Re: Issue #19 : Unicode for Component Pascal identifiers

Posted: Wed Dec 03, 2014 10:41 am
by Ivan Denisov
Now the quorum is reached. So we can stop voting and apply Josef's solution.

Re: Issue #19 : Unicode for Component Pascal identifiers

Posted: Thu Dec 04, 2014 5:48 am
by DGDanforth
Excuse me for being dense but I don't believe we every decided that having a quorum stops the vote.
It is my understanding that a necessary condition for a valid vote is a quorum of the members have voted.
That doesn't mean the voting is over.

For the current vote if the last member were to vote for luowy's solution then we would have a tie.
If at any time the number of nonvoting members can not change the result of a vote then the voting is stopped whether or not a quorum was reached (short circuit rule).

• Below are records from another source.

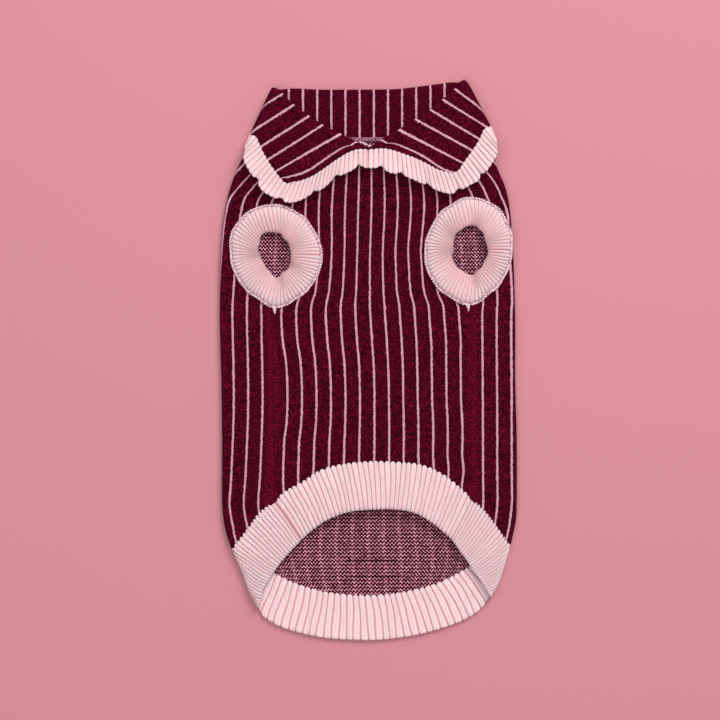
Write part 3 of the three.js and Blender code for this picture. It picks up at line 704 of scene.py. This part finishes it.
def hem_back_place(u, v, outer):
    """Places of the back's rib, from the left seam under the back to the right one."""
    ribs = u * HEM_BACK_RIBS
    shift = uneven(ribs, v) * np.clip(np.minimum(ribs, HEM_BACK_RIBS - ribs) / 8, 0, 1)
    across = through(HEM_SLANT, 1, ribs + shift) * (1 - v) + through(HEM_SLANT, 2, ribs + shift) * v
    which, t = stretches(across / sum(HEM_BACK_STRETCHES), HEM_BACK_STRETCHES)
    rise = rib_profile(ribs)
    points, out = np.zeros((len(u), 2)), np.zeros((len(u), 2))
    side_left, side_right = line(HEM_SIDE_LEFT), line(HEM_SIDE_RIGHT)
    edge = 0.02 * (rise - 0.6) * smooth(v, 0.8, 1)
    free_left = line(FREE_FRONT[:FREE_ROW_LEFT + 1][::-1])
    free_right = line(FREE_FRONT[FREE_ROW_RIGHT:][::-1])
    patches = (
        (0, patch(line(RIB_SEAM_LEFT), side_left, hem_left, free_left)),
        (2, patch(side_left, side_right, line(HEM_BACK), line(FREE_BACK))),
        (4, patch(side_right, line(RIB_SEAM_RIGHT), hem_right, free_right)),
    )
    for k, surface in patches:
        m = which == k
        points[m] = knitted_on(surface, t[m], (v + edge)[m], ribs[m])
    for k, axis, sign in ((1, side_left, -1), (3, side_right, 1)):
        m = which == k
        points[m] = axis(v[m])
        points[m, 1] += JOIN * (np.abs(np.sin(ribs * math.pi)) * (1 - v) ** 3)[m]
        out[m] = outward(axis, v[m], sign) * (1 - 0.55 * smooth(v[m], 0.6, 1))[:, None]
    turn = turns(which, t)
    seam = 0.6 * np.exp(-(np.minimum(u, 1 - u) * 60) ** 2)
    height = rib_faces(ribs, turn, outer, v) - np.where(outer, seam, 0)
    return stand(points, turn, out, height), np.stack([ribs, v * HEM_COURSES], axis=-1)


hem_back = rib_band("hem_back_rib", HEM_BACK_RIBS * COLUMNS_PER_RIB, HEM_BACK_ROWS, hem_back_place)
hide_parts("hem_back")
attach(hem_back, "root")

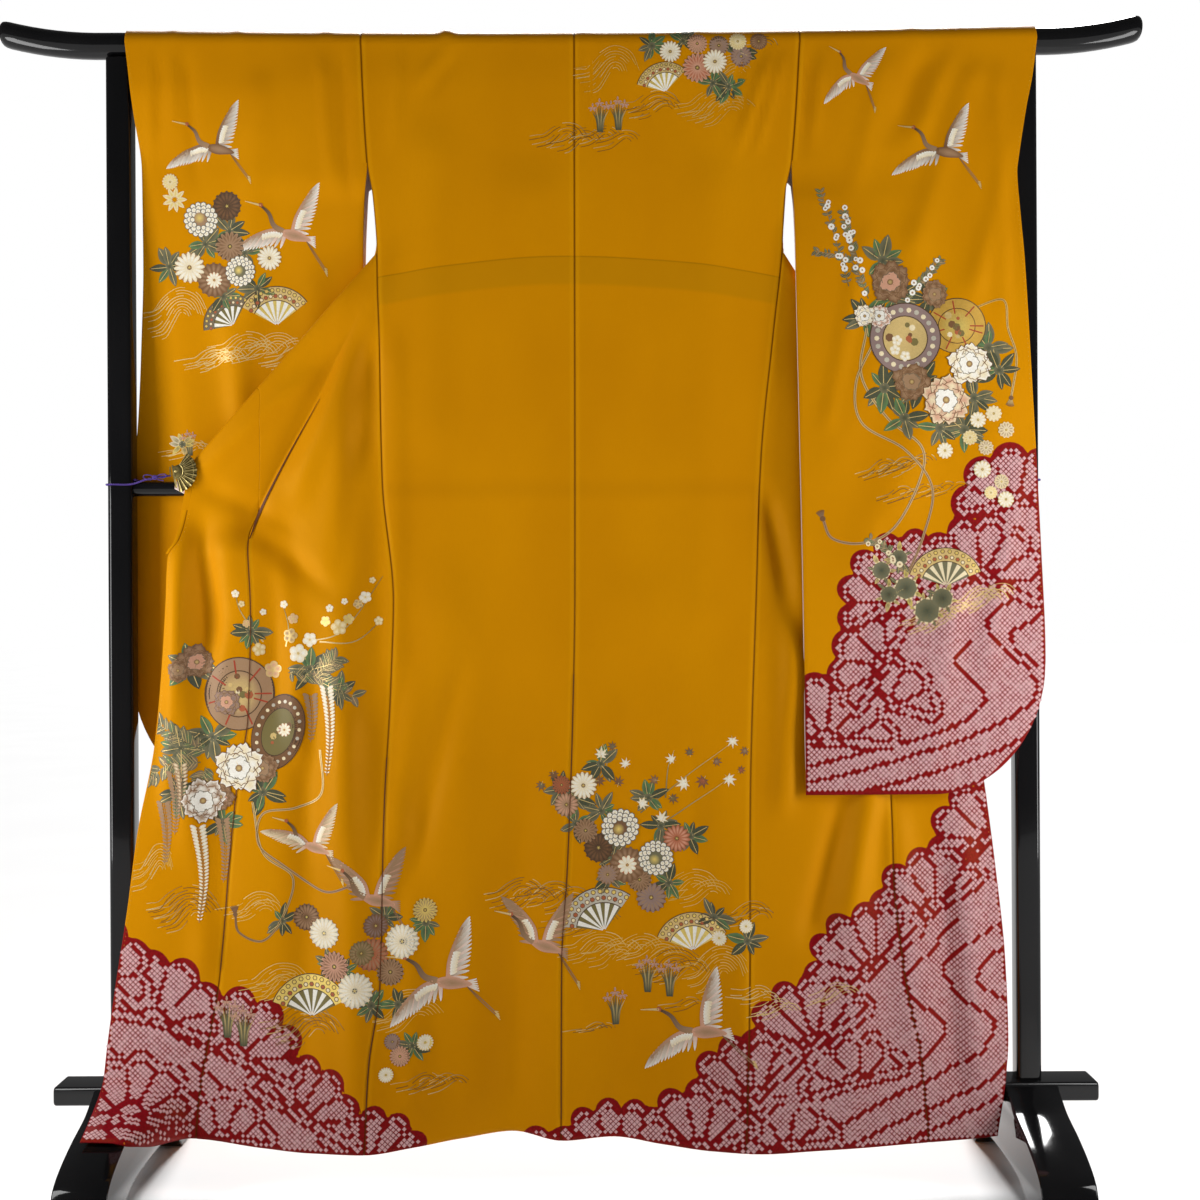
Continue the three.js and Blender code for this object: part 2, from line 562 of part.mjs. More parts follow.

So it is my interpretation that the voting has not stopped and that we need one more vote.
Ivan Denisov wrote:Now the quorum is reached. So we can stop voting and apply Josef's solution.
-Doug

Re: Issue #19 : Unicode for Component Pascal identifiers

Posted: Thu Dec 04, 2014 7:14 am
by Ivan Denisov
Doug, I agree with you. We can wait for warnersoft voice. Or some Abstained members can change their opinion.

Re: Issue #19 : Unicode for Component Pascal identifiers

Posted: Thu Dec 04, 2014 2:35 pm
by warnersoft
I've been trying to follow this discussion but sadly most of this is over my head. Is the concern that a malicious developer could craft an identifier (such as a procedure name) with invalid utf-8 sequences that could be passed as a procedure parameter that could possibly allow a branch in execution to malicious code? Or is this simply allowing for development using for example Cyrillic characters in identifiers? If the former then I would vote for the extra code to catch the invalid sequences, the latter I would choose the most efficient (fastest).

Re: Issue #19 : Unicode for Component Pascal identifiers

Posted: Thu Dec 04, 2014 11:38 pm
by DGDanforth
As Josef noted we now have a short circuit vote and so the poll is stopped with Josef's solution the chosen one.